What this half-cocked revolt against the government reveals
is that privacy today is seen purely as a negotiable commodity – something that
can be sliced up and traded off so long as there’s a threat and/or ‘transparent
mechanisms’ one can point to.
And this is the legacy of decades of legislation
that has painted the private sphere as a space for plotting, secrecy and abuse.
As Luke Gittos has argued before on spiked,
the various iterations of the Tories’ ‘snooper’s charter’ have only looked to
expand upon legislation that was established by New Labour over a decade ago.
But while such measures, drafted to tackle terrorism, have always proved
controversial, various other forms of state intervention into people’s private
lives have passed through parliament almost unchallenged.

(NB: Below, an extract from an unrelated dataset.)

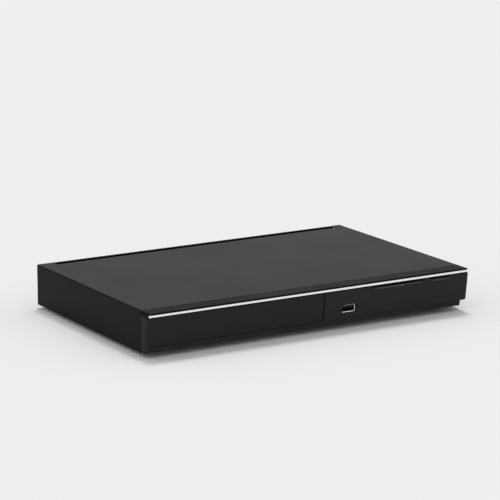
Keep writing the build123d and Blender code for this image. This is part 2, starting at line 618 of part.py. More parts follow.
# ---- disc tray ----
TRAY_LEFT = DISC_X - TRAY_HALF
TRAY_RIGHT = DISC_X + TRAY_HALF
with BuildPart() as disc_tray:
    with BuildSketch(Plane.XY.offset(TRAY_BOTTOM)) as tray_outline:
        with Locations((DISC_X, (TRAY_FRONT + TRAY_REAR) / 2)):
            Rectangle(2 * TRAY_HALF, TRAY_REAR - TRAY_FRONT)
        fillet(tray_outline.vertices().group_by(Axis.Y)[0], 4.0)
    extrude(amount=TRAY_TOP - TRAY_BOTTOM)
    post(DISC_X, DISC_Y, WELL_FLOOR, TRAY_TOP + 1, DISC_R + 0.6, mode=Mode.SUBTRACT)
    post(DISC_X, DISC_Y, SMALL_WELL_FLOOR, TRAY_TOP + 1, 40.6, mode=Mode.SUBTRACT)
    post(DISC_X, DISC_Y, TRAY_BOTTOM - 1, TRAY_TOP + 1, SLOT_HALF, mode=Mode.SUBTRACT)
    slab(DISC_X - SLOT_HALF, DISC_X + SLOT_HALF, DISC_Y, TRAY_REAR + 1, TRAY_BOTTOM - 1,
         TRAY_TOP + 1, mode=Mode.SUBTRACT)
    slab(DISC_X - 15, DISC_X + 15, TRAY_FRONT - 1, DISC_Y - 40, WELL_FLOOR, TRAY_TOP + 1,
         mode=Mode.SUBTRACT)
    chamfer(disc_tray.faces().filter_by(Axis.Z).sort_by(Axis.Z)[-1].edges()
            .filter_by(GeomType.CIRCLE).sort_by(SortBy.RADIUS)[-2:], 0.6)
    slab(TRAY_LEFT + 6, TRAY_RIGHT - 6, TRAY_FRONT, TRAY_FRONT + TRAY_WALL, 14.5, TRAY_BOTTOM)
    for side in (-1, 1):
        x = DISC_X + side * 48.0
        slab(x - 10, x + 10, 34.0, TRAY_REAR - 5, SMALL_WELL_FLOOR, TRAY_TOP + 1,
             mode=Mode.SUBTRACT)
    rack_bar(RACK_X, RACK_X + 5.0, -87.0, TRAY_REAR, 13.2, TRAY_BOTTOM, MODULE, TRAY_GEAR_Y, 180)
save(disc_tray.part, "disc_tray")

# ---- loader frame ----
RAIL_LOW = 17.2
RAIL_HIGH = TRAY_BOTTOM - 0.15
with BuildPart() as loader_frame:
    slab(LOADER_LEFT, LOADER_LEFT + LOADER_WALL, LOADER_FRONT, LOADER_REAR, POST_TOP, LOADER_TOP)
    slab(LOADER_RIGHT - LOADER_WALL, LOADER_RIGHT, LOADER_FRONT, LOADER_REAR, POST_TOP,
         LOADER_TOP)
    slab(LOADER_LEFT + LOADER_WALL, TRAY_LEFT + 4, LOADER_FRONT, LOADER_REAR, RAIL_LOW,
         RAIL_HIGH)
    slab(TRAY_RIGHT - 4, LOADER_RIGHT - LOADER_WALL, LOADER_FRONT, LOADER_REAR, RAIL_LOW,
         RAIL_HIGH)
    slab(LOADER_LEFT, LOADER_RIGHT, LOADER_FRONT, -61.5, FLOOR_LOW, FLOOR_HIGH)
    slab(LOADER_LEFT, LOADER_RIGHT, 60.5, LOADER_REAR, POST_TOP, 18.8)
    for x, y in LOADER_POSTS:
        slab(x - 5, x + 5, y - 5, y + 5, POST_TOP, POST_TOP + 2.0)
        post(x, y, PAN_TOP, POST_TOP, 3.2)
    for y in (-82.0, -8.0, 40.0):
        slab(LOADER_LEFT + LOADER_WALL, TRAY_LEFT + 3, y - 5, y + 5, TRAY_TOP + 0.3, LOADER_TOP)
        slab(TRAY_RIGHT - 3, LOADER_RIGHT - LOADER_WALL, y - 5, y + 5, TRAY_TOP + 0.3,
             LOADER_TOP)
    for x in (DISC_X - 50, DISC_X + 38):
        slab(x, x + 6, 54.3, 60.5, 11.5, 18.8)
        bar_x(PIVOT_Y, PIVOT_Z, x - 1, x + 7, PIN_R + PIN_GAP, mode=Mode.SUBTRACT)
    slab(DISC_X + 1, DISC_X + 6, -61.5, -60.6, FLOOR_LOW, 19.1)
    slab(DISC_X + 1, DISC_X + 6, -61.5, -57.2, 18.4, 19.1)
    slab(DISC_X + 1, DISC_X + 6, -58.1, -57.2, 15.5, 19.1)
    post(LOAD_MOTOR_X, TRAY_GEAR_Y, FLOOR_LOW - 1, FLOOR_HIGH + 1, LOAD_MOTOR_R + 0.05,
         mode=Mode.SUBTRACT)
    post(TRAY_GEAR_X, TRAY_GEAR_Y, FLOOR_HIGH, 17.4, 1.5)
    post(PULLEY_GEAR_X, TRAY_GEAR_Y, FLOOR_HIGH, 18.9, 1.5)
    post(TRAY_GEAR_X, TRAY_GEAR_Y, FLOOR_HIGH, FLOOR_HIGH + 0.6, 3.0)
    post(PULLEY_GEAR_X, TRAY_GEAR_Y, FLOOR_HIGH, FLOOR_HIGH + 0.6, 3.0)
    for x, y in LOADER_POSTS:
        post(x, y, PAN_TOP, POST_TOP + 2.0, 1.6, mode=Mode.SUBTRACT)
        post(x, y, POST_TOP + 2.0, FLOOR_HIGH + 8, 4.2, mode=Mode.SUBTRACT)
save(loader_frame.part, "loader_frame")

with BuildPart() as loading_motor:
    post(LOAD_MOTOR_X, TRAY_GEAR_Y, 4.6, 16.0, LOAD_MOTOR_R)
    fillet(loading_motor.edges().filter_by(GeomType.CIRCLE), 0.8)
    post(LOAD_MOTOR_X, TRAY_GEAR_Y, 16.0, 16.5, 3.5)
save(loading_motor.part, "loading_motor")

with BuildPart() as motor_pulley:
    post(LOAD_MOTOR_X, TRAY_GEAR_Y, BELT_LOW - 0.3, BELT_HIGH + 0.4, SMALL_PULLEY_R + 1.4)
    with BuildSketch(Plane.XY.offset(BELT_LOW)) as groove:
        with Locations((LOAD_MOTOR_X, TRAY_GEAR_Y)):
            Circle(SMALL_PULLEY_R + 2)
            Circle(SMALL_PULLEY_R, mode=Mode.SUBTRACT)
    extrude(groove.sketch, amount=BELT_HIGH - BELT_LOW, mode=Mode.SUBTRACT)
save(motor_pulley.part, "motor_pulley")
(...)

That, in recent weeks, the Home
Office has talked-up the role of investigatory powers in catching paedophiles
and sex offenders is telling.
From New Labour’s introduction of CRB (now DBS) checks on individuals working with children
to Clare’s Law, a Coalition
government initiative that allows individuals to request the criminal histories
of their partners, the idea that those who have nothing to hide have nothing to
fear has been given official sanction time and again in recent years.
Indeed,
the crusade against private neglect and abuse has spun so out of control that
the Scottish parliament has felt bold enough to introduce the Named Persons initiative,
which will assign every Scottish child a state guardian until the age of 18.
At
every turn, this war on the private sphere has been met with either deafening
silence or legalistic quibbling from the so-called civil libertarians charged
with protecting our rights.
Privacy is a cornerstone of a free
society. It is the space in which we can retreat from public life, be intimate
with one another, develop our ideas and morals, and head out into the world
with confidence and vigour.
That is what is at stake if the IPB passed. And
that is what, in so many ways, we have already given up.